Henry Ossawa Tanner - The Banjo Lesson 1893 

Henry Ossawa Tanner, The Banjo Lesson, 1893. Oil on canvas, 49" × 35½".Hampton University Museum.

In 1893 on a short return visit to the United States, Tanner painted his most famous work, “The Banjo Lesson”, in Philadelphia.  The painting shows an elderly black man teaching what is assumed to be his grandson how to play the banjo.  This deceptively simple-looking work explores several important themes.  Blacks had long been stereotyped as entertainers in American culture, and the image of a black man playing the banjo appears throughout American art of the late 19th century.  Thomas Worth, Willy Miller, Walter M. Dunk, Eastman Johnson, and Tanner’s own teacher Thomas Eakins had tackled the subject in their artwork.  These images however, are often reduced to a minstrel type portrayal. Tanner works against this familiar stereotype by producing a sensitive reinterpretation.  Instead of a generalization the painting portrays a specific moment of human interaction.  The two characters concentrate intently on the task before them.  They seem to be oblivious to the rest of the world, which magnifies the sense of real contact and cooperation.  Skillfully painted portraits of the individuals make it obvious that these are real people and not just stereotypes. 

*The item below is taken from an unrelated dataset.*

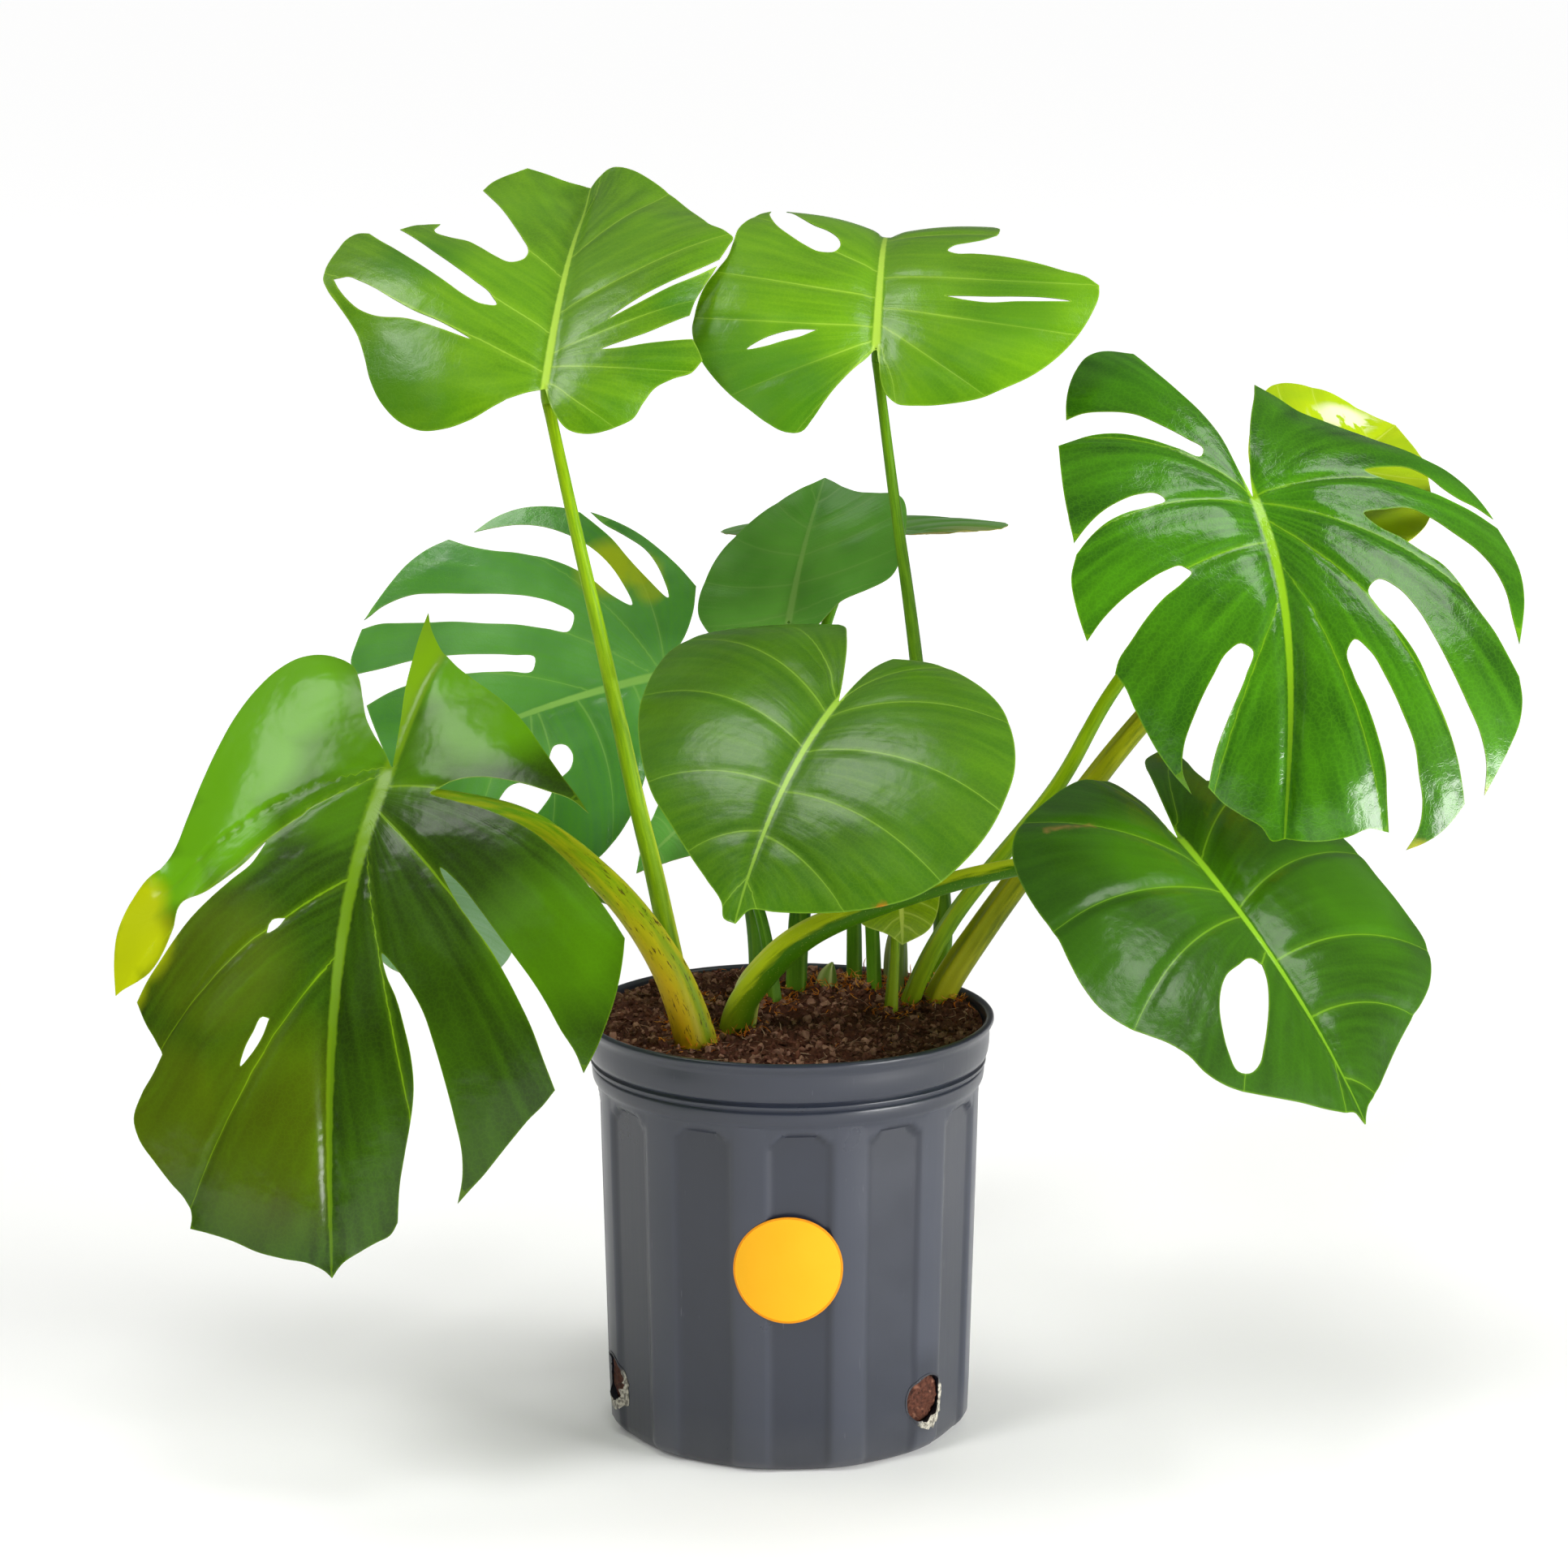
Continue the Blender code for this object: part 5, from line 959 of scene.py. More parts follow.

1973 commemorative US stamp honoring Tanner 

1973 U.S. commemorative stamp honoring Tanner.

In addition to being a meaningful exploration of human qualities, the piece is masterfully painted.  Tanner undertakes the difficult endeavor of two separate and varying light sources.  A natural white, blue glow from outside enters from the left while the warm light from a fireplace is apparent on the right.  The figures are illuminated where the two light sources meet.  Some have hypothesized this as a manifestation of Tanner’s situation in transition between two worlds - his American past and his newfound home in France.